Plus rien ne marchait dans la famille, Yassine n’adresse plus la parole a Simhamed, qui a profite de son temps libre pour entamer une formation de 2 ans de technicien en informatique. Les besoins des petits enfants de lhaj augmentent au fur et a mesure qu’ils grandissent et qu’ils deviennent nombreux. il n’existe plus assez d’espace dans la maison pour tout le monde et la boutique reste fermée une semaine sur 3. Un  jour Yassine décide de vendre la maison aux voisins riches pour investir dans des tapis venus de Turkie , et c’est la qu’intervient la maman et de manière très ferme.
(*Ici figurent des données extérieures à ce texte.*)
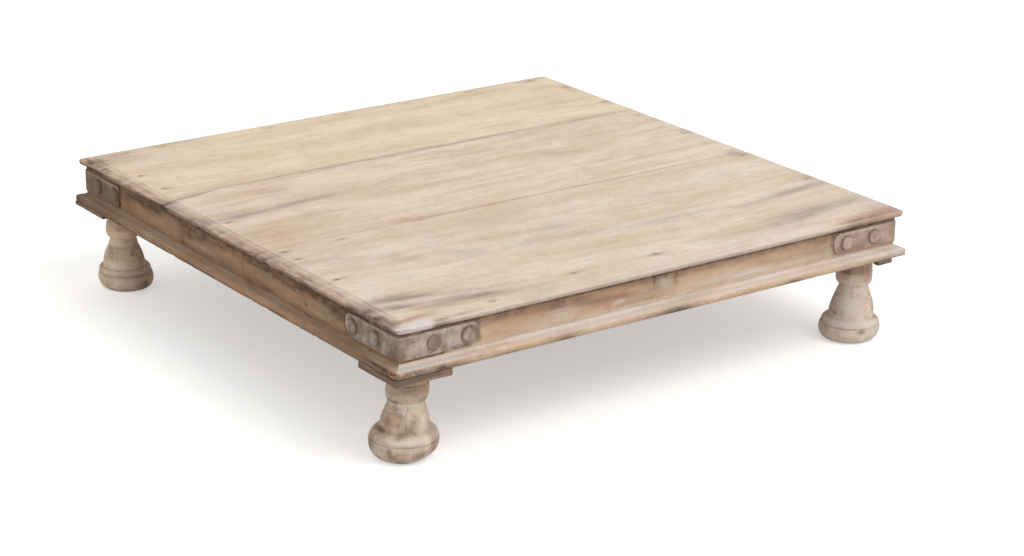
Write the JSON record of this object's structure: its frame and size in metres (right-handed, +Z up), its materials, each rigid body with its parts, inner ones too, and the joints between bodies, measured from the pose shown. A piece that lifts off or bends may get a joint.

Elle les réunit et leur rappelle les 3 conseils du père, dont le 3eme est de ne jamais vendre la maison. Elle considère que la famille est dans une situation grave, assez grave pour ouvrir l’enveloppe laissée par lhaj. Elle remet l’enveloppe au chef de famille « Yassine » qui l’ouvre et y trouve un bout de papier écrit avec des lettres très belles et de manière très soignée et se presse de la lire dans un coin su salon:

Mon fils,

Si tu ouvre cette lettre c’est que ton ego l’a emporté sur le bonheur et l’union de la famille que je t’ai confié et qui t’a donné  obéissance et soutien. Tu t’es entêté dans tes idées sans écouter les autres membres de la famille.  

Si tu les avais écouté, et connaissant comment je vous ai tous éduqué,  les bonnes décisions auraient certainement surgi et vous n’auriez jamais eu recours a ouvrir l’enveloppe car le fait même de vous écouter et vous respecter les uns les autres vous aurait épargné les difficultés et le besoin de solutions magiques.

Mon fils, dans cette enveloppe il n’y a pas de solution magique, mais le devoir, par respect pour ma mémoire, de faire ce qui suit:

1- Rappeler les 4 points de mon testament a toute la famille

2- Refermer l’enveloppe sans que personne ne sache ce qui y est écrit et la remettre à Lalla Lhaja.

3- Re-choisir un autre chef de famille qui vous unit.

Je t’aime mon fils.

 

PS: Ce billet a été écrit en écoutant du Rwicha, Stati [Ses chansons Amazigh a loutar] et surtout : http://www.youtube.com/watch?v=FfxpFbI7rVc

Ps PS: Oui c’est important de le savoir 🙂

11 réflexions sur « Moul Sacca »

  1. Salam, bonne transposition de la situation (sociale, et politique) au Maroc et au monde arabe d’une façon générale. Sauf, qu’elle est partisane, et supporte un camp au détriment de l’autre.

    1. Bonjour mon ami,
      Je pense qu’on peut en tirer plusieurs bonnes leçons, mais la plus importante a mes yeux est la suivante:
      On ne doit jamais privilégier son ego, et appliquer « une pensée unique », au détriment de l’union du groupe.
      Si on perd l’union du groupe et sème la séparation et la culture de l’affrontement et l’exclusion l’échec devient alors un résultat inévitable.
      Amitiés,

      1. Tu dis cela mais à lire tes « critiques » à caractère politiques on vois bien que tu pratiques un certain double discours !
        Je constate d’après tes articles et commentaires, que l’opposition applique un affrontement hyper subjectif, une critique agressive et non constructive et privilégie en conséquence un peu trop son égo au lieu de faire une mea culpa et prendre un nouveau départ pour reconquérir la confiance des citoyens et surtout des jeunes car il est d’importance d’équilibrer les courants afin de nous éviter l’extrémisme et de droite et de gauche !

  2. Des situations comme celle que tu as décrite existe dans tous les quartiers de toutes les villes marocaines, et surement sur une grande patrtie du monde arabo-musulman.

    Le rappeler en des termes choisis comme tu le fais est une sorte de thérapie mais est-elle suffisante?

    Quand un Yacine surgit dans une famille, plus rien ne peut arrêter sa progression car il utilise ce que l’on appelle des arguments d’autorité », contre lesquels il est impossible de tenir un raisonnements sensés : toute discussion est dès lors bloguée!

    Mais des tentativdes comme celle-ci peuvent aider à mettre à ce danger!

    Bonne continuation.

  3. Faut-il voir dans ce gentil récit une allégorile décrivant la situation politique acutlle dans notre pays?

    Cheikh Benkirane serait le frèrot qui remplace Khouya Mezwar le bon gestionnaire?

    Ce serait là une lecture éronnée : Mézwar n’était pas un bon gestionnaire mais un homme politique ambitieux et Benkirane n’est pas un cheikh, juste un charlatan avec un fond de bonne volonté.